As this group of paddlers moves forward on dry land, there’s an upcoming premiere at the Byrd Theatre, which will include a Q&A with the crew and some of the experts in the film, then a March screening at the Virginia Museum of Contemporary Art in Virginia Beach.
Black, Gemma and Teschner are still weighing what’s next. Submitting their first film to festivals proved fruitful; “Headwaters Down” was named the best Virginia-made film at Richmond International Film Festival and won grand prize in the RVA Environmental Film Contest. But going the festival route risks delaying wider distribution, and they feel compelled to reach viewers sooner rather than later, given the generous funding they received from the Cabell Foundation, and the fiscal sponsorship of the James River Association.

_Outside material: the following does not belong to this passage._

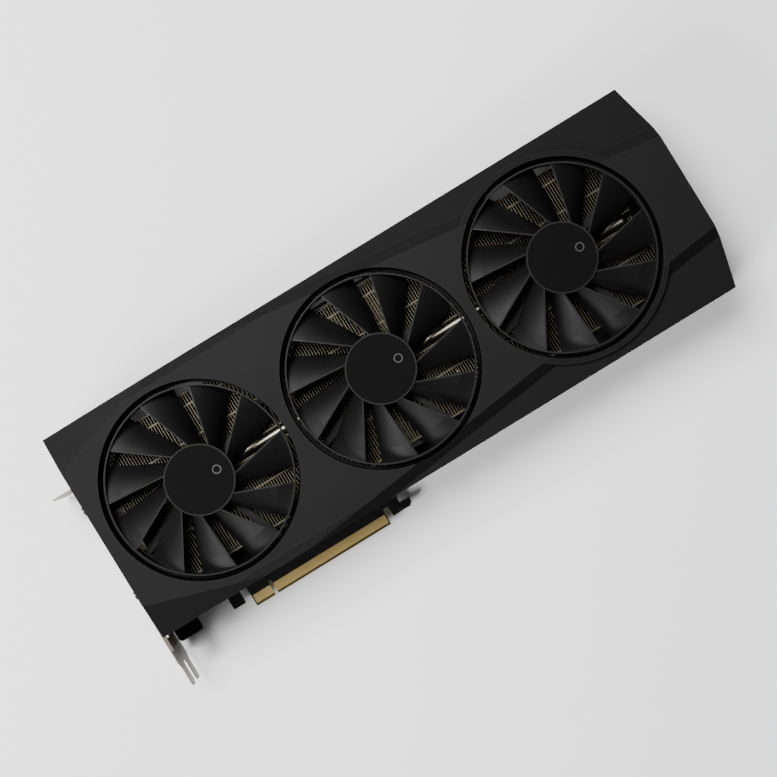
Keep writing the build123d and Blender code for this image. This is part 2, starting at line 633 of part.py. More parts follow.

“I really hope that we can make it available to as many young people as possible — anybody that wants to learn more about that section of the river,” Black says.
There’s also continued commercial work ahead for Headwaters Down Productions, and there’s talk of further documentation of the Chesapeake. Though with two feature-length films in the can, the trio is more clear-eyed about setting in motion a major project. “We know that’s not something we can just jump into,” Gemma says.
Nevertheless, fans of their deeply attentive, mission-driven filmmaking are likely hoping they’ll follow Gemma’s advice: When in doubt, return to the river.
“Headwaters Down: Tidal River” will premiere at the Byrd Theatre on Tuesday, Feb. 27. The film will begin at 7 p.m. and a Q&A with the filmmakers will follow at 8:30 p.m. Tickets are $15 and can be purchased via Eventbrite.